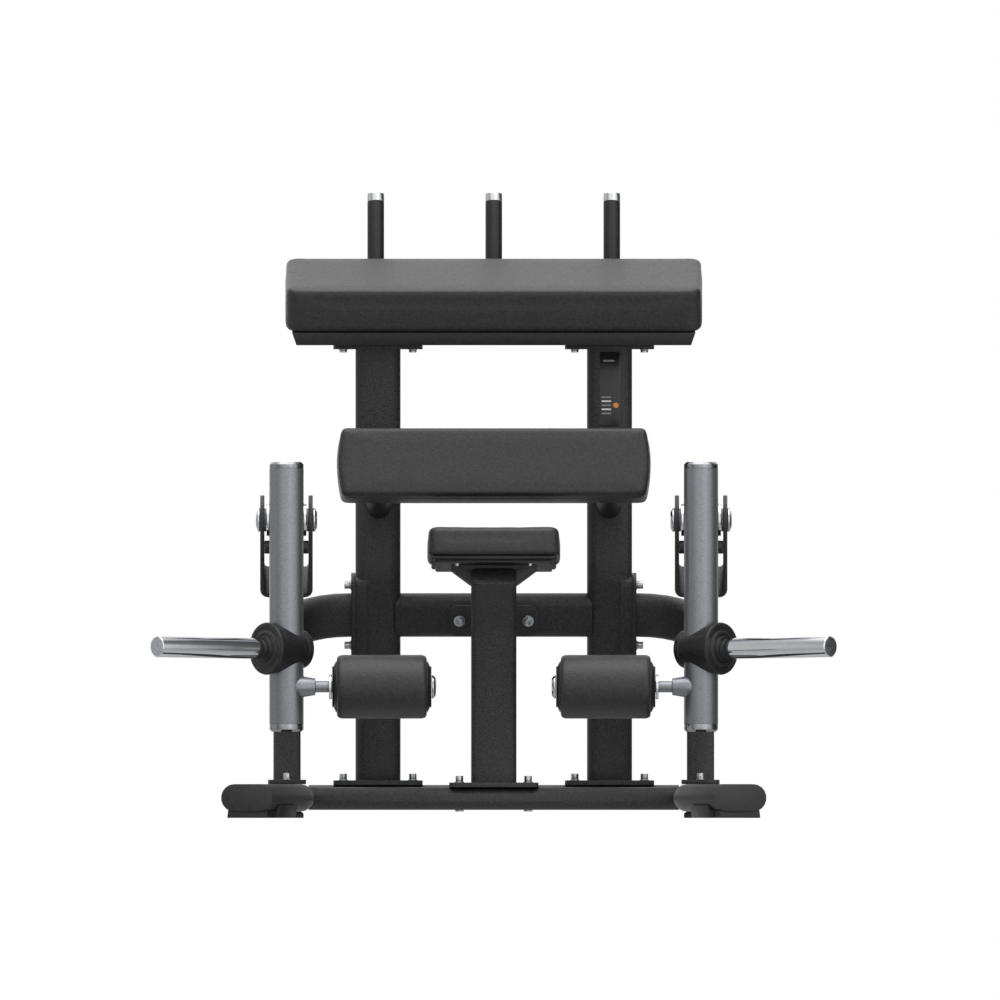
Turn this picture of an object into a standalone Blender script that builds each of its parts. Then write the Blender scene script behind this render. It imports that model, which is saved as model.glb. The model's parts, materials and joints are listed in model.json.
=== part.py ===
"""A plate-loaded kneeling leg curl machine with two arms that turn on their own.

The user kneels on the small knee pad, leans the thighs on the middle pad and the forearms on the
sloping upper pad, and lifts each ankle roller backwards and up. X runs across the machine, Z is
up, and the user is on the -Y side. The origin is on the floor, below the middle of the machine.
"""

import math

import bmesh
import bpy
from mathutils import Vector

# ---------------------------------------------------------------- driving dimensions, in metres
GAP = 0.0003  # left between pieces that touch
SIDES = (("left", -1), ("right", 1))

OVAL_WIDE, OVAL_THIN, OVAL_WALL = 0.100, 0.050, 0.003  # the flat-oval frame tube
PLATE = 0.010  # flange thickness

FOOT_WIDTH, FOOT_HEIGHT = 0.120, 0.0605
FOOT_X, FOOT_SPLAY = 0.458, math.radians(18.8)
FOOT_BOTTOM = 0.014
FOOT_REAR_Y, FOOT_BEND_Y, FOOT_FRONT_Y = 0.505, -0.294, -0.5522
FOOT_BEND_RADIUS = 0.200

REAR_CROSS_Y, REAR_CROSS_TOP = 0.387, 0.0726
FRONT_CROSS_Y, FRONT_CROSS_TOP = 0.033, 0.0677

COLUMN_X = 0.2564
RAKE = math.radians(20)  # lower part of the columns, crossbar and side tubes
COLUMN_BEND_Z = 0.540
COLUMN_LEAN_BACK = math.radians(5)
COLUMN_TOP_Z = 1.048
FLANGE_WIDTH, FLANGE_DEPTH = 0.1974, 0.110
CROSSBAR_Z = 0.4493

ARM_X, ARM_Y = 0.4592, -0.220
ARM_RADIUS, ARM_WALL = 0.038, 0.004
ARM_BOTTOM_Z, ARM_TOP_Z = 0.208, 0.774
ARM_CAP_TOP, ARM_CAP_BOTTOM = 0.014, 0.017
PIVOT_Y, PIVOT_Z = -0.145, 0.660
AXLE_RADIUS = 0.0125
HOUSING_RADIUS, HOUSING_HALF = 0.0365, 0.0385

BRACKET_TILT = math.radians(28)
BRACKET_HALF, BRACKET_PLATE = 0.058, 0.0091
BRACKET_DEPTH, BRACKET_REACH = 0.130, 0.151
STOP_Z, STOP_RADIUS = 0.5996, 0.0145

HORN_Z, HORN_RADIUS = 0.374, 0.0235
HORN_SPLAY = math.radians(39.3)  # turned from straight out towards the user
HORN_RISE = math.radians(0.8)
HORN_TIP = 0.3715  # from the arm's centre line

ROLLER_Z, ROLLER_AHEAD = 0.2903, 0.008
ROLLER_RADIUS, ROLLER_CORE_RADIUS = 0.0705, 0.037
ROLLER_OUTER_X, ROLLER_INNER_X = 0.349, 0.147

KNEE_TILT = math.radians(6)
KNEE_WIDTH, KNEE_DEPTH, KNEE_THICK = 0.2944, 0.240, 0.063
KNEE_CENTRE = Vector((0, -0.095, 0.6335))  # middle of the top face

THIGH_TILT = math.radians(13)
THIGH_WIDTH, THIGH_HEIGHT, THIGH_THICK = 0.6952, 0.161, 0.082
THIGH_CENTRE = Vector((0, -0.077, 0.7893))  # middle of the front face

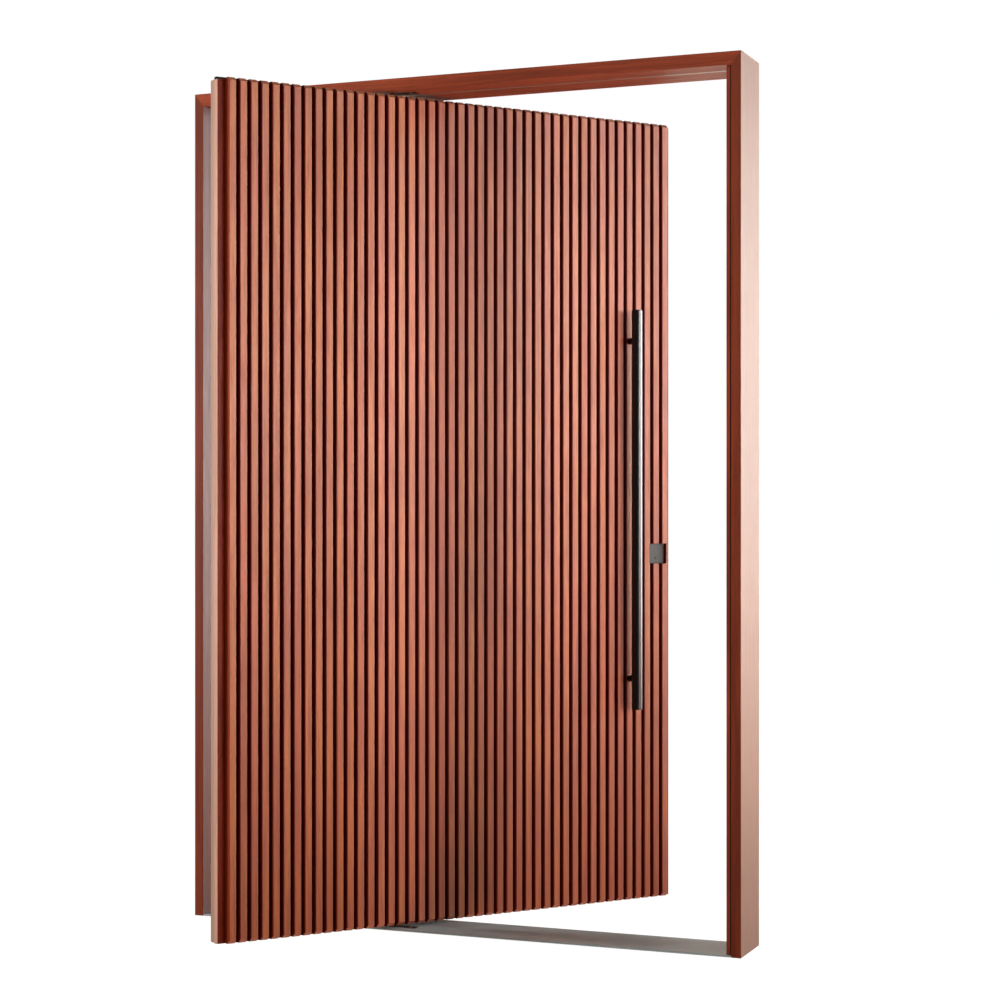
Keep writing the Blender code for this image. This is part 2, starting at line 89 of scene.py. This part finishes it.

The exercise: Each entry above is to be quoted exactly.

Reply to the task:
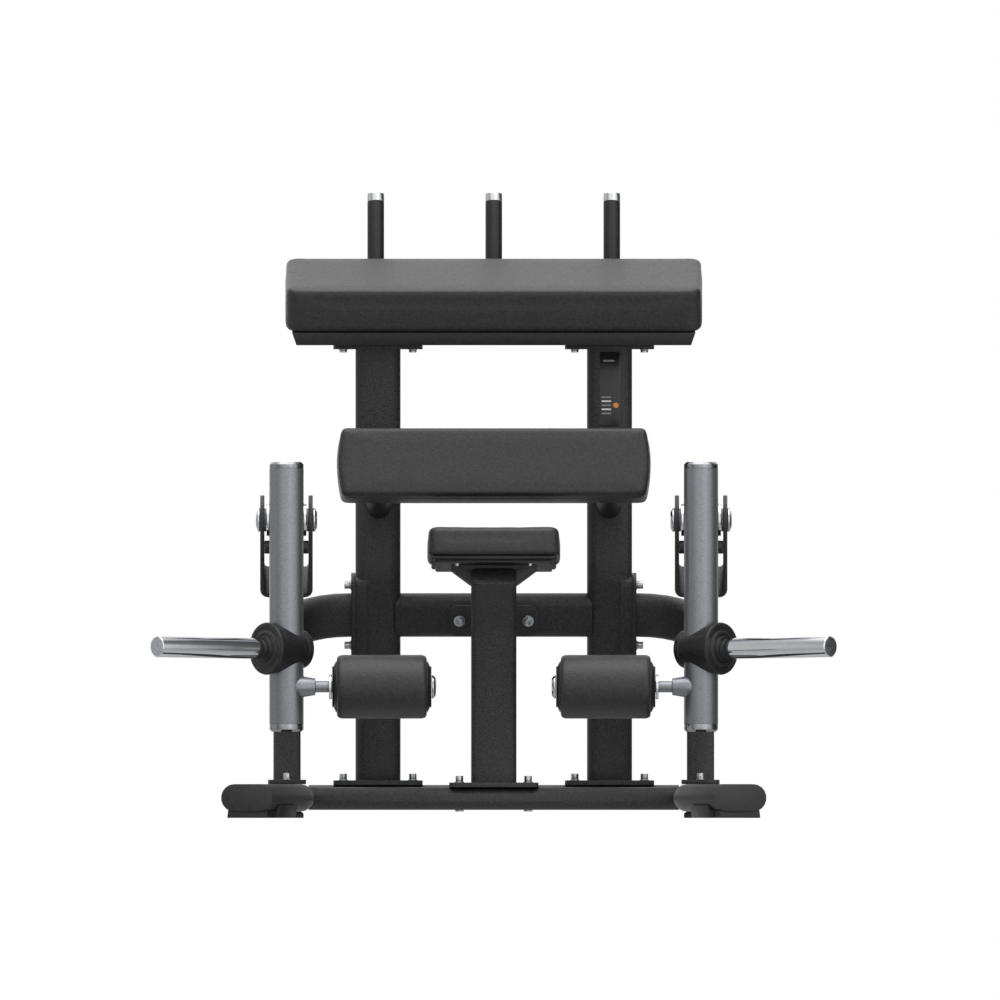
Turn this picture of an object into a standalone Blender script that builds each of its parts. Then write the Blender scene script behind this render. It imports that model, which is saved as model.glb. The model's parts, materials and joints are listed in model.json.
=== part.py ===
"""A plate-loaded kneeling leg curl machine with two arms that turn on their own.

The user kneels on the small knee pad, leans the thighs on the middle pad and the forearms on the
sloping upper pad, and lifts each ankle roller backwards and up. X runs across the machine, Z is
up, and the user is on the -Y side. The origin is on the floor, below the middle of the machine.
"""

import math

import bmesh
import bpy
from mathutils import Vector

# ---------------------------------------------------------------- driving dimensions, in metres
GAP = 0.0003  # left between pieces that touch
SIDES = (("left", -1), ("right", 1))

OVAL_WIDE, OVAL_THIN, OVAL_WALL = 0.100, 0.050, 0.003  # the flat-oval frame tube
PLATE = 0.010  # flange thickness

FOOT_WIDTH, FOOT_HEIGHT = 0.120, 0.0605
FOOT_X, FOOT_SPLAY = 0.458, math.radians(18.8)
FOOT_BOTTOM = 0.014
FOOT_REAR_Y, FOOT_BEND_Y, FOOT_FRONT_Y = 0.505, -0.294, -0.5522
FOOT_BEND_RADIUS = 0.200

REAR_CROSS_Y, REAR_CROSS_TOP = 0.387, 0.0726
FRONT_CROSS_Y, FRONT_CROSS_TOP = 0.033, 0.0677

COLUMN_X = 0.2564
RAKE = math.radians(20)  # lower part of the columns, crossbar and side tubes
COLUMN_BEND_Z = 0.540
COLUMN_LEAN_BACK = math.radians(5)
COLUMN_TOP_Z = 1.048
FLANGE_WIDTH, FLANGE_DEPTH = 0.1974, 0.110
CROSSBAR_Z = 0.4493

ARM_X, ARM_Y = 0.4592, -0.220
ARM_RADIUS, ARM_WALL = 0.038, 0.004
ARM_BOTTOM_Z, ARM_TOP_Z = 0.208, 0.774
ARM_CAP_TOP, ARM_CAP_BOTTOM = 0.014, 0.017
PIVOT_Y, PIVOT_Z = -0.145, 0.660
AXLE_RADIUS = 0.0125
HOUSING_RADIUS, HOUSING_HALF = 0.0365, 0.0385

BRACKET_TILT = math.radians(28)
BRACKET_HALF, BRACKET_PLATE = 0.058, 0.0091
BRACKET_DEPTH, BRACKET_REACH = 0.130, 0.151
STOP_Z, STOP_RADIUS = 0.5996, 0.0145

HORN_Z, HORN_RADIUS = 0.374, 0.0235
HORN_SPLAY = math.radians(39.3)  # turned from straight out towards the user
HORN_RISE = math.radians(0.8)
HORN_TIP = 0.3715  # from the arm's centre line

ROLLER_Z, ROLLER_AHEAD = 0.2903, 0.008
ROLLER_RADIUS, ROLLER_CORE_RADIUS = 0.0705, 0.037
ROLLER_OUTER_X, ROLLER_INNER_X = 0.349, 0.147

KNEE_TILT = math.radians(6)
KNEE_WIDTH, KNEE_DEPTH, KNEE_THICK = 0.2944, 0.240, 0.063
KNEE_CENTRE = Vector((0, -0.095, 0.6335))  # middle of the top face

THIGH_TILT = math.radians(13)
THIGH_WIDTH, THIGH_HEIGHT, THIGH_THICK = 0.6952, 0.161, 0.082
THIGH_CENTRE = Vector((0, -0.077, 0.7893))  # middle of the front face

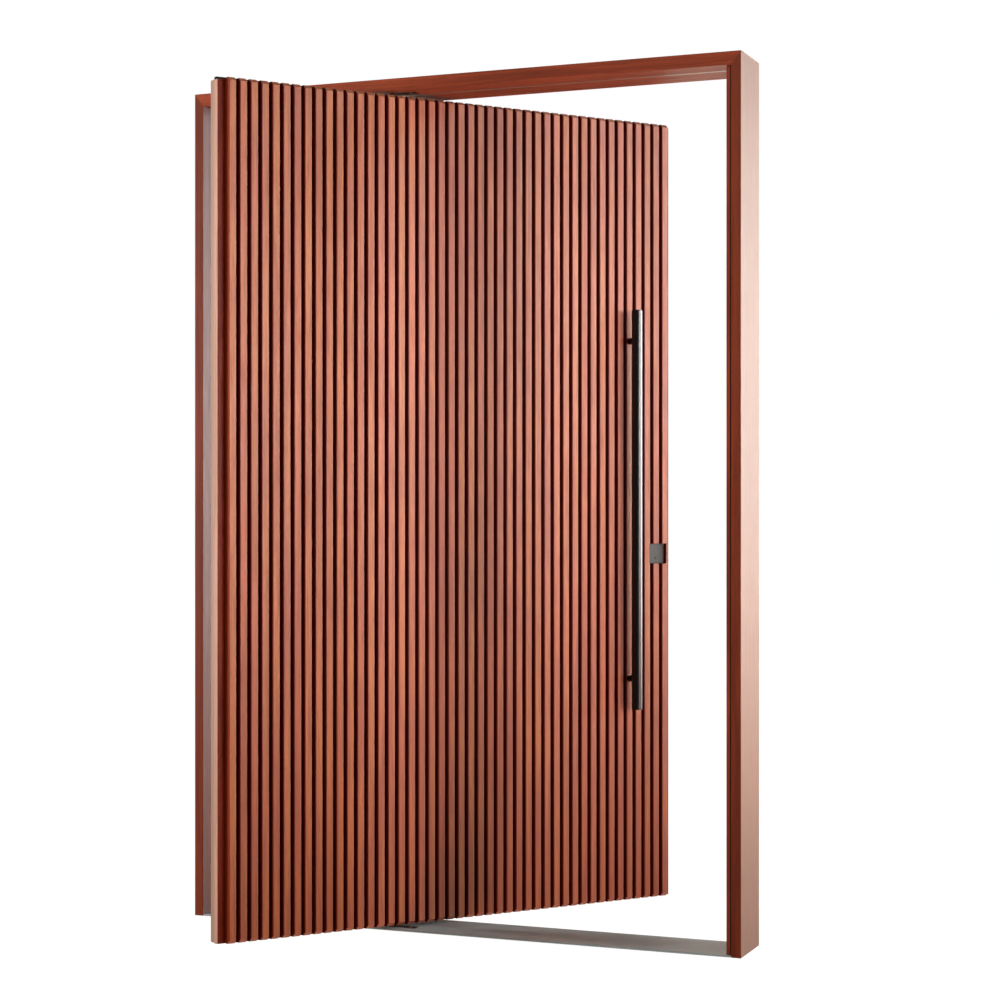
Keep writing the Blender code for this image. This is part 2, starting at line 89 of scene.py. This part finishes it.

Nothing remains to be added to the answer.